When the lead_time (the number of days between the booking date and the arrival date) increases, there is also an increase in the incidence on the target (booking_status -> ‘1’: ‘Cancelled’) as shown in the graph. This effect is particularly pronounced when the lead_time is more than three months, as the cancellation ratio increases dramatically.

../_images/3a705a205425bb3b22fdc1523c5739f39288210a17ff2bf50d9677502d2e7d4a.png

The variable no_of_special_requests is negatively correlated with the target (the coefficient in the Logistic Regression model was negative), which means that the more requests a customer makes as part of the booking, the greater the incidence on the cancellation.

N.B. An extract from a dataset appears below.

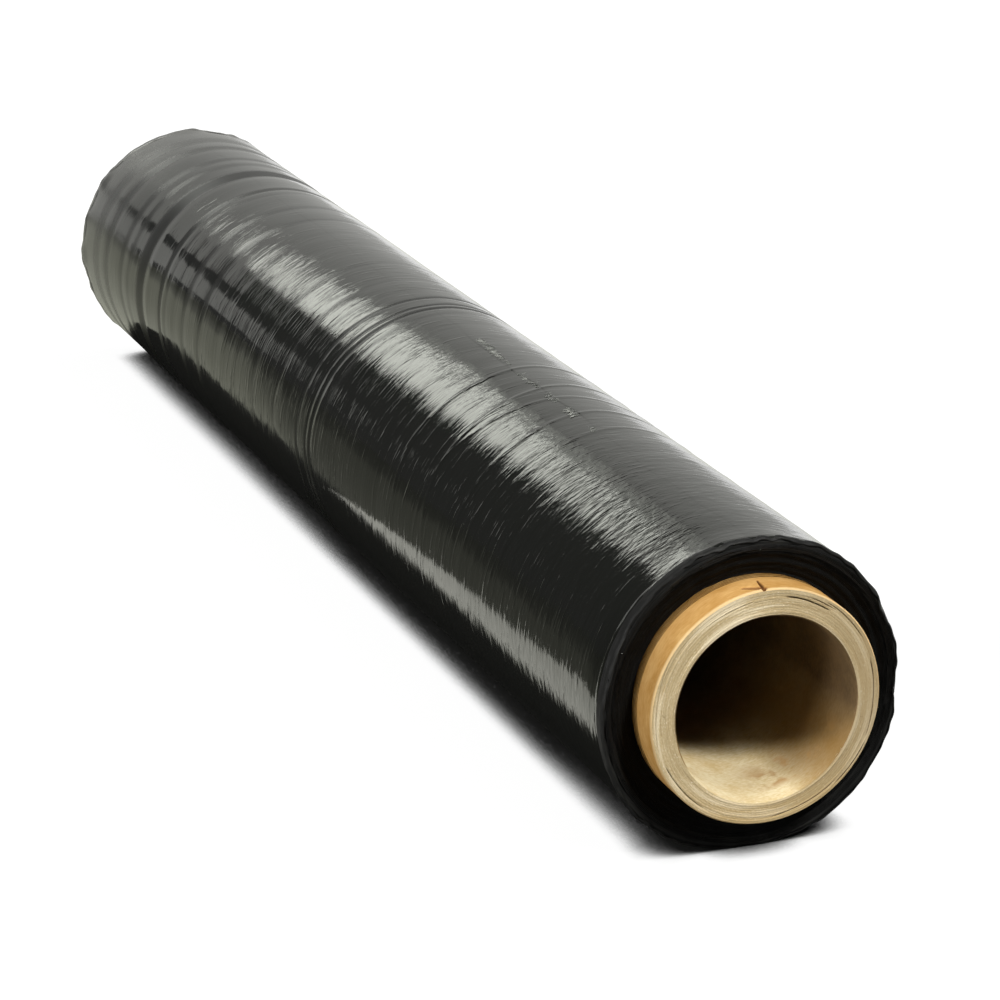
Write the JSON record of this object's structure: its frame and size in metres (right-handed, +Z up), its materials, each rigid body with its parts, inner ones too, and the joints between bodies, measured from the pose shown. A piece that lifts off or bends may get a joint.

../_images/679f2a4bf7ab839fced762c6aac80fd7477874bd740b54e08edf5eca92f94fd6.png

It seems that if the booking was made online, the chances of it being cancelled are clearly higher.

../_images/c1078feed75371e805a9968df3836a7ca5d864ac8ead32d42ebb3a5c2f3ed63c.png

Finally, the price of the room (a continuous variable that was also discretized) also has an important influence on predicting cancellations, especially in the range between low and medium-priced rooms.

Conclusions#

In summary, the main factors that contribute to the cancellation of bookings are:

The lead time between the reservation and the arrival date.
The number of special requests made by the customer.
Whether the booking was made online.
The price of the room.

To reduce the likelihood of cancellations, these variables should be closely monitored to produce a warning when the probability of cancellation reaches a certain level. Further actions should then be taken to address those customers.